Blogger miss kendra said...

i just realized i have referenced two of the three full house fellas in the last two days.

so, in the spirit of things, i heartily endorse bob saget.

i hear he gives head for crack.

Blogger Beeb said...


I heard that too!!

I must admit however, when I see old 'Americas Funniest' shows his lame-ass jokes makes me want to punch him in his eye.

Blogger Cj said...

I don't know why, but I thought you meant Uncle Jesse from the Dukes of Hazzard.

It makes a lot more sense now... :o)

Blogger JenL said...

Oh my god, I'm so glad it wasn't just me. I thought Dukes of Hazzard too and was most confused. If you had said Blackie Parish instead of Uncle Jessie, I would have totally gotten it.

I wonder if this has something to do with the fact that this year I will turn 35 instead of 25.

I clearly need to check out those apple rings.

Blogger Quirkalot said...

I get it. I totally get how you feel. I thought I'd be living life like Sex and the City style, but I'm a teacher now. I feel marm-ish five days a week, and sometimes on Sundays. I got a convertable yesterday though! Don't get too excited; it's a rental until my bruised baby comes back to me in four days. Love you.

Blogger Tel said...

Grrl! I still can't figure out how I got so close to 30 years old. Yeah, I still have 3 years to go, but if it's less than five years, it's pretty short. Oy!

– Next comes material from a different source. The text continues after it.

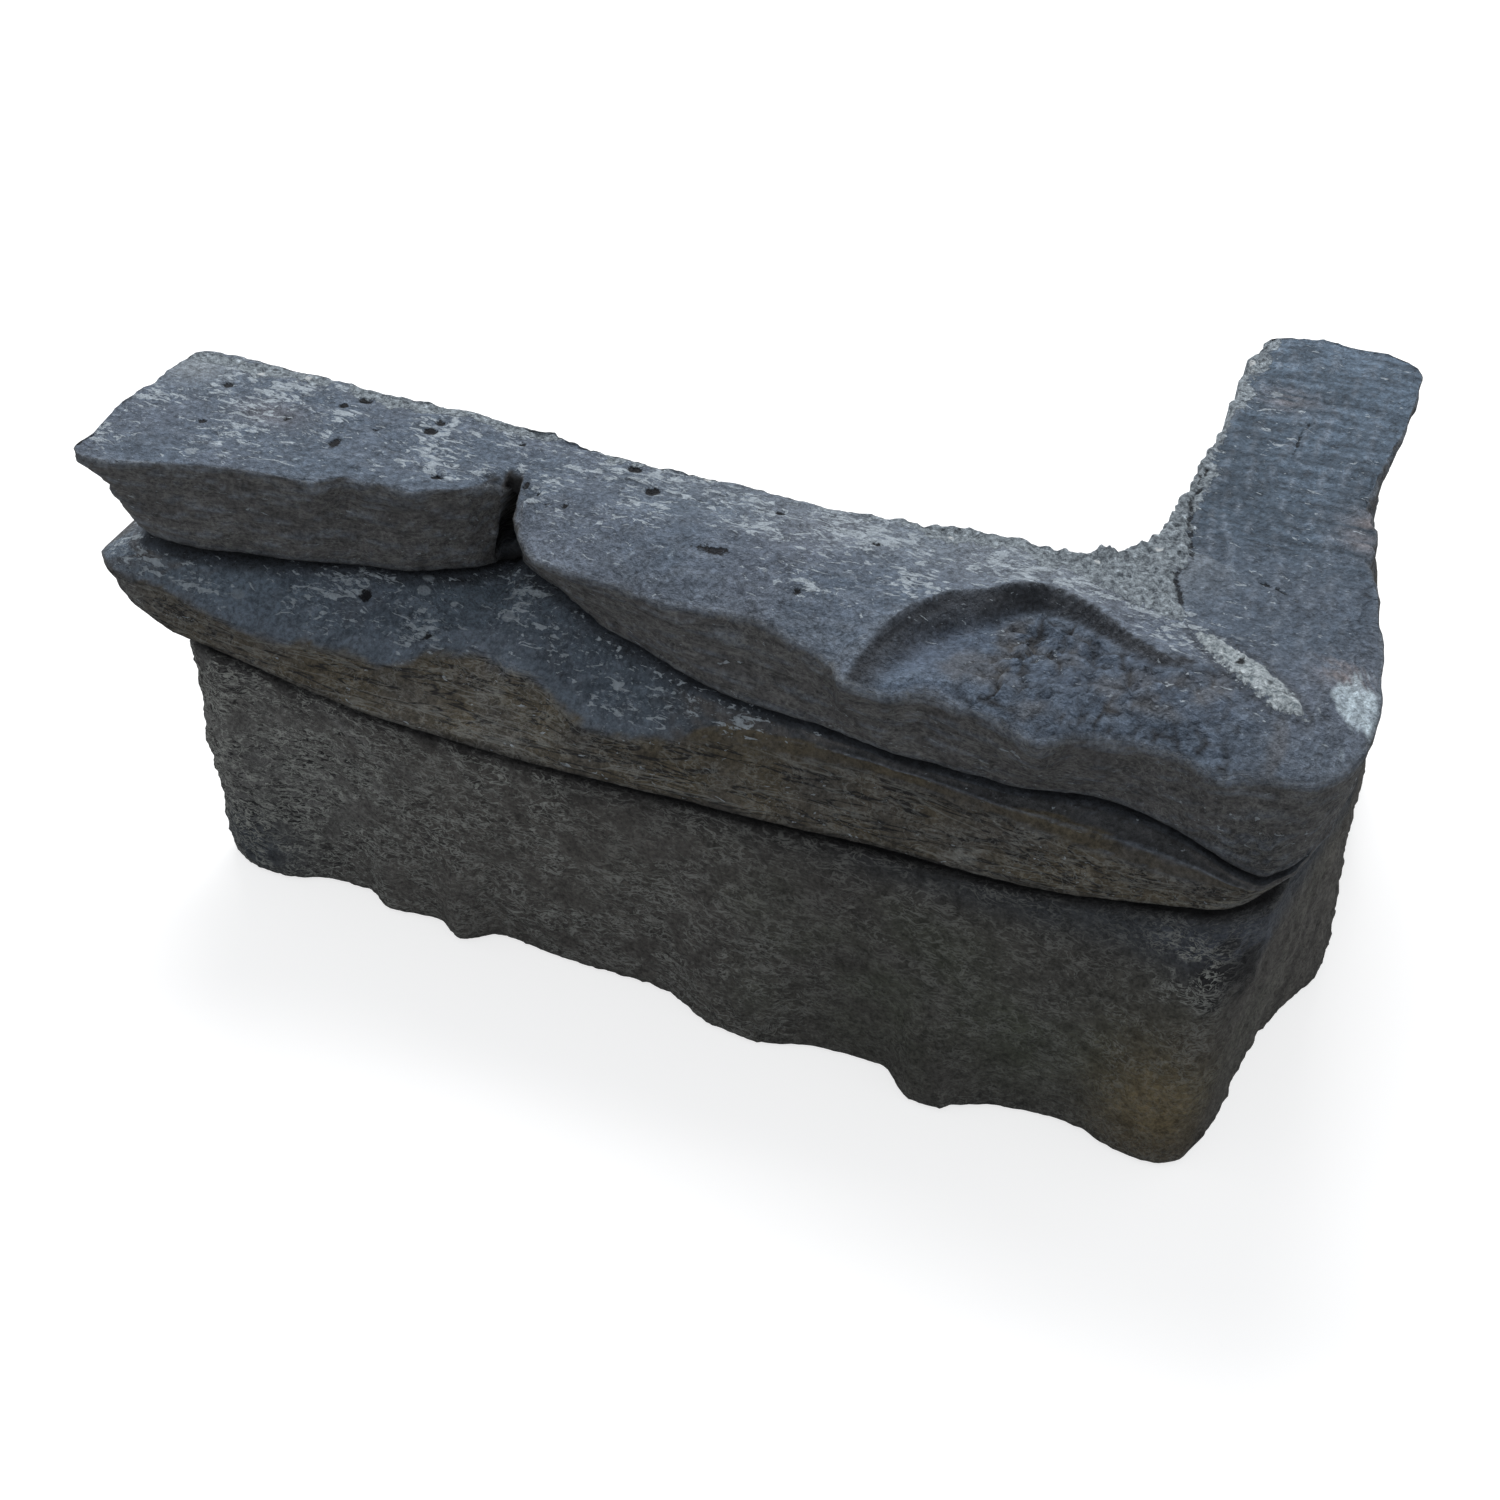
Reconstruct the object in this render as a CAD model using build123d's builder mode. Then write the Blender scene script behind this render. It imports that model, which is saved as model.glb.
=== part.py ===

Can one send vodka in the mail? Amazon?

Blogger Racheal said...

Maybe we all make completely ridiculous expectations for each turning-point age.

Like how 12 year olds think being 13 will make them mature.

Or how 15 year olds thinks that turning 16 will mean a car and a studly boy will appear by their sides.

Unfortunately, I can't push the whole expectation (of 16) aside. O, well. I guess I'm just destined to be let down.

Measuring time in cheerio boxs. I like it.

Blogger Dirtytaint said...

My insurance never went down. I am still unmarried and single (hard to believe I know) and I'm working a temp job that I hate next to the author of this blog...

the upside is, Full House was sold to sindication and can be watched along with seinfeld and the simpsons.